Every vendor (from those selling fruits to vegetables to meat to noodles to household goods) had bags of plastic, ready to use for their customers. Every shopper had bags of plastic in their hands. Even the food vendor in front of me was slushing hot noodle soup into a plastic bag, and then putting that plastic bag into another plastic bag.

This scene of my time in the market also features me sitting on a plastic chair, eating at a plastic table, slurping my tea from a plastic straw, while a pile of cheap plastic toys lay in a heap, waiting to get sold at the stall next to me.

The only people who didn't seem to be interacting directly with plastic were those trying to make ends meet by selling lottery tickets.

This slideshow features images and commentary about the face of plastic in Viet Nam. Despite some of the snarkier comments that sound as if they’re unique to Vietnamese society, please note that plastic is a major environmental issue around the globe -- in both developed countries like the United States and developing countries like Viet Nam.

Part 2 of the slideshow, about plastic waste is also available.

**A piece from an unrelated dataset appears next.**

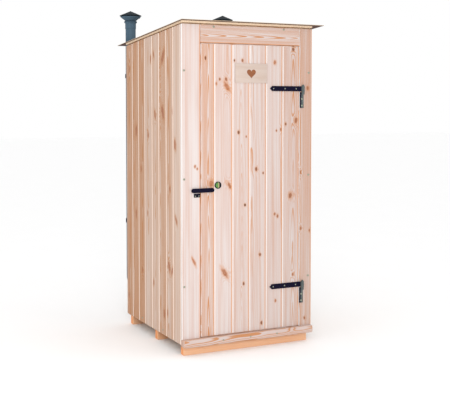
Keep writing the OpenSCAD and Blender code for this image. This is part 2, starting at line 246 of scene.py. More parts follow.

Large lotus and banana leaves were commonly used to hold food goods. Even though fresh noodles are still wrapped in a big lotus leaf, they then go into a plastic bag. People here have gotten used relying on plastic, since they feel it is sanitary and convenient.
Hot and cold food and drinks, in solid or liquid form, are commonly use small, clear plastic bags as containers. Vendors have perfected making sure that hot things don’t completely melt the plastic bags. These are the most common form of the “to-go” container.
When little plastic bags aren’t used, really thin, cheap plastic cups can be found.
Of course, there are plenty of bottled drinks. The lemon iced tea drink (on the right) is very popular with adults and kids alike.
Going shopping? Similar to stores in the United States, people don’t bring their own bags…since they can count on every vendor at the market to have plastic bags.
Looking to buy clothes? There are plenty that are individually wrapped in plastic.
Need to buy shampoo, conditioner, or body wash? There are plenty of stalls that hang lines and lines of individually wrapped, plastic, disposable sachets of those soapy goods.